WHAT TO DO:
Transcribe word for word only the span whose first line is the one with "shape.label = name" and whose last line is the one with "cad_parts[node].hide_render = cad_parts[node].hide_viewport"; both of those lines belong to it.
┄┄┄┄┄┄┄┄┄┄┄┄┄┄┄┄┄┄┄┄
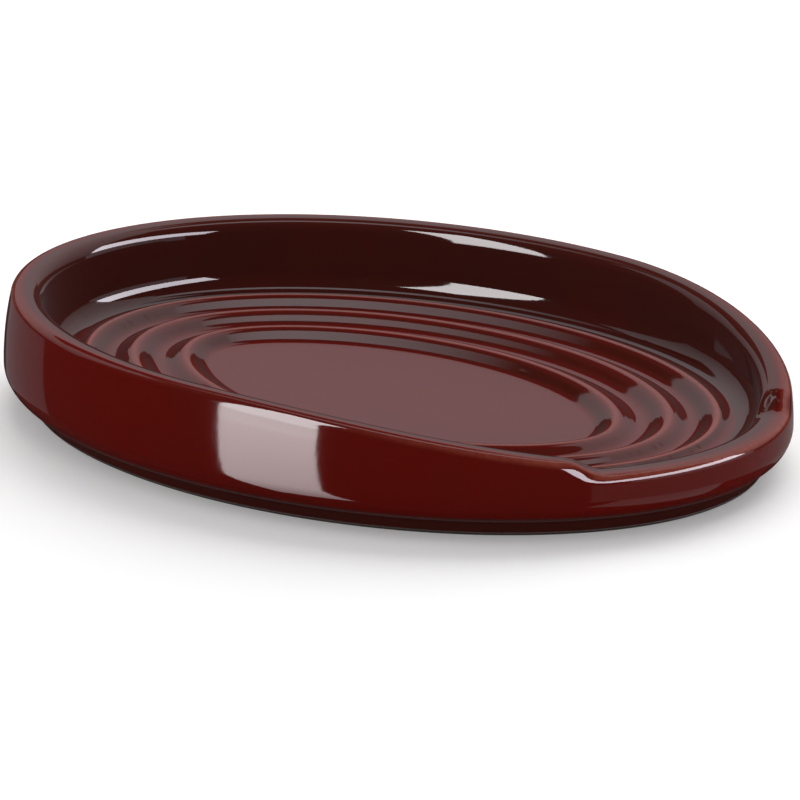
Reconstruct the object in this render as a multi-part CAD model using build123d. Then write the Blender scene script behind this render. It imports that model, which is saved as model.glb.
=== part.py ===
from build123d import *
import math
import os

# An oval stoneware spoon rest: a shallow dish with three raised ribs and a low lip at its +X end.
# The clay is one pressed and fired piece, and the glaze is a coat of glass fused to it.
# Millimetres. X runs along the dish towards the lip, Y across it, and Z up from the table, which is at zero.

# The dish at its widest, and its heights above the table
overall_length = 150.0
overall_width = 111.6
rim_height = 20.1
lip_height = 11.1

# The wall: widest at its belly, it curves in to its lean at the rim and rounds in below the belly. Its
# thickness is at the rim, and its inside slopes on by its spread down to the trough.
wall_thickness = 4.3
wall_lean = 1.6
belly_height = 7.2
inner_wall_spread = 1.3
rim_outer_radius = 1.6
rim_inner_radius = 2.5

# The foot ring, and the band at its bottom that is wiped clean of glaze
foot_setback = 4.7
foot_width = 4.6
foot_height = 2.8
foot_edge_radius = 0.9
foot_root_radius = 1.2
bare_foot_height = 0.7

# The floor, from its underside to its top inside the smallest rib
underside_height = 2.3
floor_height = 6.0

# The ribs: the outermost crest's inset from the belly, and the steps from crest to crest. A flank takes up
# its share of a step. The whole bowl sits a little towards the lip.
outer_rib_inset = 13.5
outer_rib_step = 8.1
inner_rib_step = 8.8
rib_flank_share = 0.36
rib_depth = 2.0
rib_rise = 0.42
inner_crest_height = 8.1
rib_crest_radius = 1.5
rib_root_radius = 1.6
trough_radius = 3.6
bowl_shift = 1.0

# The rim from the side: level, then falling on a long arc, then a step down to the lip
fall_start = 4.0
fall_radius = 268.0
step_start = 62.6
step_run = 2.5
step_radius = 3.0

# The glaze coat, the overlap of forms that are joined inside the clay, and one overrun for every cut
glaze_thickness = 0.4
overlap = 1.3
overrun = 5.0

# The most that a rounding takes of the side beside it, and of the wall's thickness at the rim. The share of
# the wall that is made from outside, where its two forms meet.
rounding_share = 0.9
outer_rim_share = 0.38
inner_rim_share = 0.6
join_share = 0.7

half_length = overall_length / 2
half_width = overall_width / 2
floor_middle = (underside_height + floor_height) / 2
foot_middle = foot_setback + foot_width / 2
wall_middle = wall_lean + wall_thickness / 2
wall_join = wall_lean + join_share * wall_thickness
inner_rib_inset = outer_rib_inset + outer_rib_step + inner_rib_step


def rounded(face, point, radius):
    """A flat section with its corner at a point rounded, by no more than its sides leave room for."""
    tip = face.vertices().sort_by_distance((*point, 0))[0]
    sides = [edge for edge in face.edges() if tip in edge.vertices()]
    ends = [side.vertices().sort_by_distance(tip)[-1] for side in sides]
    spread = math.radians((ends[0].center() - tip.center()).get_angle(ends[1].center() - tip.center()))
    room = rounding_share * min(side.length for side in sides)
    return fillet(tip, min(radius, room * math.tan(spread / 2)))


def swept_ring(section, shift=0.0):
    """A section carried round the belly, with its X pointing outwards from the belly and its Y up."""
    path = Pos(shift, 0, 0) * Wire([Edge.make_ellipse(half_length, half_width)])
    return sweep(Pos(half_length + shift, 0, 0) * (Plane.XZ * section), path=path)


def oval_block(inset, shift, bottom, top):
    """An upright oval block, inset from the belly."""
    face = Pos(shift, 0, bottom) * Ellipse(half_length - inset, half_width - inset)
    return extrude(face, top - bottom)


def outer_section(skin):
    """The outer part of the ring: foot, rounded belly and curved wall, taken down and up past its ends."""
    rise = rim_height - belly_height
    wall_radius = (rise ** 2 + wall_lean ** 2) / (2 * wall_lean)
    top = rim_height + overrun
    top_inset = wall_radius - math.sqrt(wall_radius ** 2 - (top - belly_height) ** 2)
    foot_inside = -foot_setback - foot_width
    foot_root = (-foot_setback, foot_height)
    foot_side = Line((-foot_setback, -overrun), foot_root)
    belly = TangentArc((0, belly_height), foot_root, tangent=(0, -1))
    outside = TangentArc((0, belly_height), (-top_inset, top), tangent=(0, 1))
    inside = Polyline(
        (-top_inset, top),
        (-wall_join, top),
        (-wall_join, belly_height),
        (foot_inside, floor_middle + overlap),
        (foot_inside, -overrun),
        (-foot_setback, -overrun),
    )
    face = make_face(foot_side + belly + outside + inside)
    face = rounded(face, foot_root, foot_root_radius)
    return offset(face, -skin) if skin else face


def bowl_section(skin):
    """The inner part of the ring: inner wall, trough and three rounded ribs, on a buried base."""
    steps = [outer_rib_step, inner_rib_step]
    slope = rib_depth / (rib_flank_share * outer_rib_step)
    peak_rise = rib_crest_radius * (math.hypot(1, slope) - 1)
    inside = -wall_lean - wall_thickness
    wall_foot = inside - inner_wall_spread
    buried = bowl_shift + overlap - wall_join
    place = -outer_rib_inset
    height = inner_crest_height + rib_rise * len(steps) + peak_rise
    crests = [(place, height)]
    trough = (wall_foot, height - (wall_foot - place) * slope)
    roots = []
    for step in steps:
        flank = rib_flank_share * step
        roots.append((place - flank, height - rib_depth))
        place -= step
        height -= rib_rise
        roots.append((place + flank, height - rib_depth))
        crests.append((place, height))
    base = floor_middle - overlap
    end = (place - (height - base) / slope, base)
    top = rim_height + overrun
    inside_top = inside + inner_wall_spread * overrun / (rim_height - trough[1])
    points = [end, (-foot_middle, base), (buried, belly_height), (buried, top), (inside_top, top), trough]
    points += [crests[0], *roots[:2], crests[1], *roots[2:], crests[2]]
    face = make_face(Polyline(*points, close=True))
    for point in crests:
        face = rounded(face, point, rib_crest_radius)
    for point in roots:
        face = rounded(face, point, rib_root_radius)
    face = rounded(face, trough, trough_radius)
    return offset(face, -skin) if skin else face


def rim_cutter(skin):
    """Everything above the rim line, as seen from the side, carried across the dish."""
    reach = half_length + overrun
    top = rim_height + 2 * overrun
    fall = step_start - fall_start
    step_top = (step_start, rim_height - fall_radius + math.sqrt(fall_radius ** 2 - fall ** 2))
    step_foot = (step_start + step_run, lip_height)
    level = Line((-reach, rim_height), (fall_start, rim_height))
    falling = TangentArc((fall_start, rim_height), step_top, tangent=(1, 0))
    rest = Polyline(step_top, step_foot, (reach, lip_height), (reach, top), (-reach, top), (-reach, rim_height))
    face = make_face(level + falling + rest)
    face = rounded(face, step_top, step_radius)
    face = rounded(face, step_foot, step_radius)
    if skin:
        face = offset(face, skin)
    return extrude(Plane.XZ * face, half_width + overrun, both=True)


def beyond_wall_middle(edge):
    """Whether an edge runs outside the oval line through the middle of the wall."""
    middle = edge.position_at(0.5)
    return math.hypot(middle.X / (half_length - wall_middle), middle.Y / (half_width - wall_middle)) > 1


def dish_form(skin):
    """The glazed dish, or with a skin the clay that lies that far under the surface of the glaze."""
    bowl = swept_ring(bowl_section(skin), bowl_shift)
    below = Pos(0, 0, skin) * Box(
        overall_length + overrun,
        overall_width + overrun,
        2 * overrun,
        align=(Align.CENTER, Align.CENTER, Align.MAX),
    )
    wall = swept_ring(outer_section(skin))
    standing = wall - below
    standing = fillet(new_edges(wall, below, combined=standing), foot_edge_radius - skin)
    ring = standing + bowl
    plate = oval_block(foot_middle, 0, underside_height + skin, floor_middle + overlap)
    pad = oval_block(inner_rib_inset, bowl_shift, floor_middle - overlap, floor_height - skin)

    floored = ring + plate
    recess_edge = new_edges(ring, plate, combined=floored).group_by(Axis.Z)[0]
    recess_radius = min(foot_root_radius, rounding_share * (underside_height - foot_edge_radius))
    floored = fillet(recess_edge, recess_radius + skin)

    padded = floored + pad
    padded = fillet(new_edges(floored, pad, combined=padded), rib_root_radius + skin)

    cutter = rim_cutter(skin)
    dish = padded - cutter
    outer_radius = min(rim_outer_radius, outer_rim_share * wall_thickness, rounding_share * step_radius)
    inner_radius = min(rim_inner_radius, inner_rim_share * wall_thickness, rounding_share * step_radius)
    rim = new_edges(padded, cutter, combined=dish)
    dish = fillet([edge for edge in rim if beyond_wall_middle(edge)], outer_radius - skin)
    rim = new_edges(padded, cutter, combined=dish)
    return fillet([edge for edge in rim if not beyond_wall_middle(edge)], inner_radius - skin)


def save(shape, name):
    """One file per piece, named after it."""
    shape.label = name
    export_step(shape, os.path.join("parts", name + ".step"))


glazed_dish = dish_form(0)
clay_under_glaze = dish_form(glaze_thickness)
wiped_band = Box(
    overall_length + overrun,
    overall_width + overrun,
    bare_foot_height,
    align=(Align.CENTER, Align.CENTER, Align.MIN),
)
stoneware_body = clay_under_glaze + (glazed_dish & wiped_band)
glaze_coat = glazed_dish - wiped_band - clay_under_glaze

os.makedirs("parts", exist_ok=True)
save(stoneware_body, "stoneware_body")
save(glaze_coat, "glaze_coat")
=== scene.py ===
import math

import bpy
import numpy as np
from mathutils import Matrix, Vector


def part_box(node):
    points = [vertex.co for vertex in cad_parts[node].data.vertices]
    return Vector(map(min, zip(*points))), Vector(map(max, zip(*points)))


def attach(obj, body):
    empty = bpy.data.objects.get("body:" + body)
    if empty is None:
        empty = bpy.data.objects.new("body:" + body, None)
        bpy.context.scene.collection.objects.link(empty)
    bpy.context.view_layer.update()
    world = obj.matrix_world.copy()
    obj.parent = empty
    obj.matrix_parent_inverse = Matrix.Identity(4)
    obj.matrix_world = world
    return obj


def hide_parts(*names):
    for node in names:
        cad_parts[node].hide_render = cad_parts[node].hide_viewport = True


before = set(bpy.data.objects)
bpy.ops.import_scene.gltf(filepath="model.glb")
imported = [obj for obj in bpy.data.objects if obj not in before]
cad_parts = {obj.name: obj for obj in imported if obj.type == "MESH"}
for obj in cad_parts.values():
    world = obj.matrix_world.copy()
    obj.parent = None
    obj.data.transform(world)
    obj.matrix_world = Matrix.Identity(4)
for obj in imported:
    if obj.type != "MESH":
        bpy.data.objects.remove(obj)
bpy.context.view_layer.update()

# The glaze coat. An iron red glass, fused to the clay all over the top and down the outside to the foot. It
# is darker in the hollows, partly where it pools and partly as painted shade, and paler and more orange over
# the rim and the ribs, partly where it runs thin and partly as a painted highlight.
mm = 0.001
glaze_thickness = 0.4 * mm
# The deep colour serves both for thick, pooled glaze and for painted shade.
deep_glaze_and_shade = (0.07, 0.011, 0.0075, 1)
middle_glaze = (0.122, 0.0046, 0.0024, 1)
# The pale colour serves both for thin glaze and for painted highlight.
pale_glaze_and_highlight = (0.36, 0.085, 0.055, 1)

# It is painted pale where the section turns over an edge by more than the least turn: on the outside of the
# rim round one slope, more towards both ends, and on the ribs close to their level crests. This is partly
# the glaze breaking thin and partly a painted highlight. It is painted darker in the bowl where a rib's side
# is steeper than the slope limit, partly glaze pooling and partly painted shade, over the rim's inner edge
# and down the wall's inside, which is painted shade, and at the foot, which is painted shade under the
# belly's overhang.
thin_reach = 0.5 * mm
least_turn = 0.15
rim_paleness = 0.55
rim_slope = 0.7
rim_band = 0.25
rib_paleness = 0.4
crest_band = 0.045
pool_and_shade_slope = 0.96
foot_shade_height = 1.5 * mm

# The coat follows the dish, which is pressed in an oval mould. So one section, carried round the oval, gives
# the foot ring, the belly, the wall, the trough inside it and the three ribs round the floor. Only the rim
# changes: it is level round the back, falls along the sides and steps down to a low lip at the +X end.
box_low, box_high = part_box("glaze_coat")
half_length = (box_high.x - box_low.x) / 2
half_width = (box_high.y - box_low.y) / 2
rim_height = box_high.z
lip_height = 11.1 * mm
fall_start = 4.0 * mm
fall_radius = 268.0 * mm
step_start = 62.6 * mm
step_run = 2.5 * mm
step_radius = 3.0 * mm

belly_height = 7.2 * mm
wall_lean = 1.6 * mm
wall_thickness = 4.3 * mm
inner_wall_spread = 1.3 * mm
rim_outer_radius = 1.6 * mm
rim_inner_radius = 2.5 * mm

foot_setback = 4.7 * mm
foot_width = 4.6 * mm
foot_height = 2.8 * mm
foot_edge_radius = 0.9 * mm
foot_root_radius = 1.2 * mm
bare_foot_height = 0.7 * mm
underside_height = 2.3 * mm

bowl_shift = 1.0 * mm
crest_insets = (13.5 * mm, 21.6 * mm, 30.4 * mm)
crest_heights = (8.94 * mm, 8.52 * mm, 8.1 * mm)
rib_flank = 3.0 * mm
rib_depth = 2.0 * mm
rib_crest_radius = 1.5 * mm
floor_flank = 4.5 * mm
trough_radius = 3.6 * mm
floor_edge_height = 6.1 * mm
floor_middle_height = 5.6 * mm

# How finely the surfaces are divided, round the oval and along the section. Under the glaze, one row in
# four is kept.
columns = 480
point_spacing = 1.6 * mm
arc_steps = 13
wave_steps = 22
hidden_row_step = 4


def arc(centre, radius, first, last, count):
    """Points on a circle, from one angle to another in equal steps."""
    angle = np.linspace(first, last, count)
    return np.stack([centre[0] + radius * np.cos(angle), centre[1] + radius * np.sin(angle)], -1)


def filled(path, spacing):
    """The same path with points added on its straight runs, at most one spacing apart."""
    lengths = np.linalg.norm(np.diff(path, axis=0), axis=1)
    counts = np.maximum(1, np.ceil(lengths / spacing)).astype(int)
    marks = [np.linspace(place, place + 1, count, endpoint=False) for place, count in enumerate(counts)]
    marks = np.concatenate([*marks, [len(counts)]])
    steps = np.arange(len(path))
    return np.stack([np.interp(marks, steps, path[:, 0]), np.interp(marks, steps, path[:, 1])], -1)


def rounded_path(corners, radii, count):
    """Straight runs joined by arcs. Each arc touches both of its runs, and its centre lies on the line that
    halves their corner."""
    corners = np.array(corners)
    stretches = [corners[:1]]
    for before, corner, after, radius in zip(corners[:-2], corners[1:-1], corners[2:], radii):
        back = (before - corner) / np.linalg.norm(before - corner)
        ahead = (after - corner) / np.linalg.norm(after - corner)
        half_angle = math.acos(float(back @ ahead)) / 2
        bisector = (back + ahead) / np.linalg.norm(back + ahead)
        centre = corner + bisector * radius / math.sin(half_angle)
        spoke = corner + back * radius / math.tan(half_angle) - centre
        turn = math.copysign(math.pi - 2 * half_angle, ahead[0] * back[1] - ahead[1] * back[0])
        first = math.atan2(spoke[1], spoke[0])
        stretches.append(arc(centre, radius, first, first + turn, count))
    return np.concatenate([*stretches, corners[-1:]])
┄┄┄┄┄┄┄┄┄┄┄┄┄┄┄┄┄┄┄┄
TASK SOLUTION:
    shape.label = name
    export_step(shape, os.path.join("parts", name + ".step"))


glazed_dish = dish_form(0)
clay_under_glaze = dish_form(glaze_thickness)
wiped_band = Box(
    overall_length + overrun,
    overall_width + overrun,
    bare_foot_height,
    align=(Align.CENTER, Align.CENTER, Align.MIN),
)
stoneware_body = clay_under_glaze + (glazed_dish & wiped_band)
glaze_coat = glazed_dish - wiped_band - clay_under_glaze

os.makedirs("parts", exist_ok=True)
save(stoneware_body, "stoneware_body")
save(glaze_coat, "glaze_coat")
=== scene.py ===
import math

import bpy
import numpy as np
from mathutils import Matrix, Vector


def part_box(node):
    points = [vertex.co for vertex in cad_parts[node].data.vertices]
    return Vector(map(min, zip(*points))), Vector(map(max, zip(*points)))


def attach(obj, body):
    empty = bpy.data.objects.get("body:" + body)
    if empty is None:
        empty = bpy.data.objects.new("body:" + body, None)
        bpy.context.scene.collection.objects.link(empty)
    bpy.context.view_layer.update()
    world = obj.matrix_world.copy()
    obj.parent = empty
    obj.matrix_parent_inverse = Matrix.Identity(4)
    obj.matrix_world = world
    return obj


def hide_parts(*names):
    for node in names:
        cad_parts[node].hide_render = cad_parts[node].hide_viewport = True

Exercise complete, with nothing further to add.